Nach der Pause dann das Trio Booklet, das sind: Tobias Delius (ts, cl), Joe Williamson (b) und Steve Heather (d). Heather sass an demselben sehr besonderen Kit, das Michael Griener am Vorabend beim Konzert mit Eskelin und Weber schon gespielt hatte – eine sehr schmale Bass-Drum (vielleicht 20 cm zwischen den Fellen), eine ganz flache Snare (wenig mehr als 5 cm), zwei flache Toms (ich dachte zunächst sogar, das seien weitere Snares, sie haben etwa die Höhe normaler Snares), dazu ein Hi-Hat und zwei weitere Becken (keines davon ein riesiges Ride). Nach dem Konzert ergab sich die Gelegenheit zu einer kurzen Unterhaltung mit Griener, dessen Kit eben darauf angelegt ist, dass er in einer unverstärkten Situation zulangen kann, ohne permanent Angst haben zu müssen, die anderen Musiker zuzudecken, was wie er meinte gerade bei Eskelin unglaublich gut ankomme – eine solche Rhythmusgruppe, also Weber/Griener, gäbe es in New York nicht, und nachdem mal das Eis gebrochen gewesen sei, hätte das Zusammenspiel allen dreien grosses Vergnügen bereitet … hoffen wir, dass die neue Intakt-CD dem Trio etwas Auftrieb gibt und zu weiteren Auftritten führen wird, es wäre zu schade, wenn diese hervorragende Kombination nicht öfter zu hören wäre!

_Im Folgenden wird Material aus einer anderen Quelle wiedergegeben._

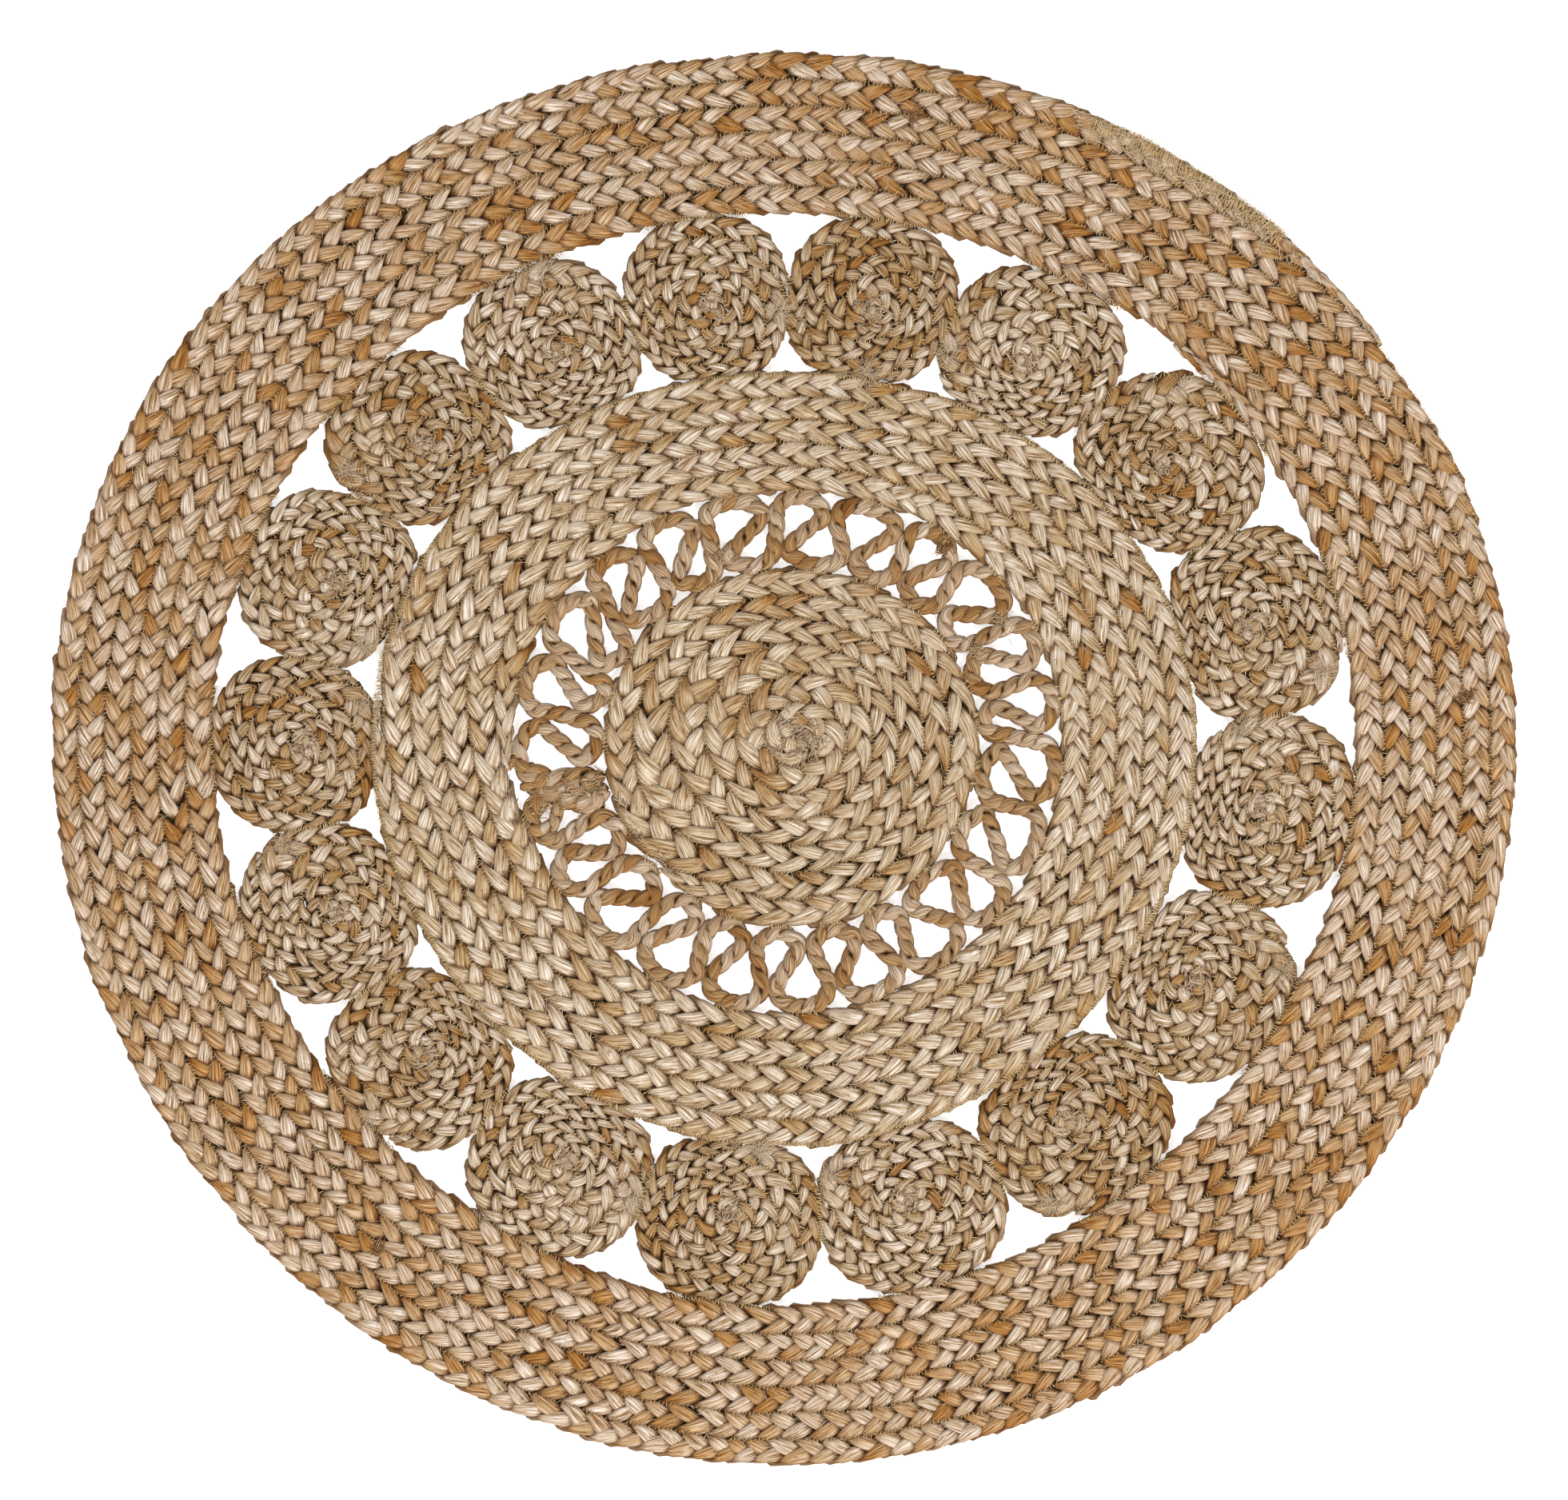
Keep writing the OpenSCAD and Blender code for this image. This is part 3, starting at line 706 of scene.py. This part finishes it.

Aber gut, Booklet: Delius stand praktisch vor meiner Nase und es war phantastisch (wie schon bei Eskelin am Vorabend) aus der Nähe die ganzen Nuancen und tonalen Schattierungen, das Spiel mit dem Atem, den mechanischen Geräuschen zu hören, das bei Delius ja nicht alleine kommt sondern in die Töne eingebettet und integriert wird. Das Trio machte sofort Dampf, es präsentierte ein äusserst variantenreiches Set, das von freien Passagen bis nach Südafrika reichte. Aus einfachsten Grooves (einmal klöppelte Heather einen Beat fast wie auf Miles‘ „In a Silent Way“) entwickelten sich Bögen, die aber immer wieder unerwartete Haken schlugen – vom Verschwurbelt-Verspielten zum melodisch-motivischen Tenorsaxophon mit der Souveränität eines Sonny Rollins innert weniger Sekunden. Sehr toll auch, wie offen das Trio aufeinander reagiert, im permanenten Wachzustand und natürlich auch mit der Souveränität, etwas laufen zu lassen – man braucht ja nicht auf jeden Hinweis, jedes Angebot der anderen beiden einzugehen, auch im Interplay liegt die Würze oft in der Auswahl.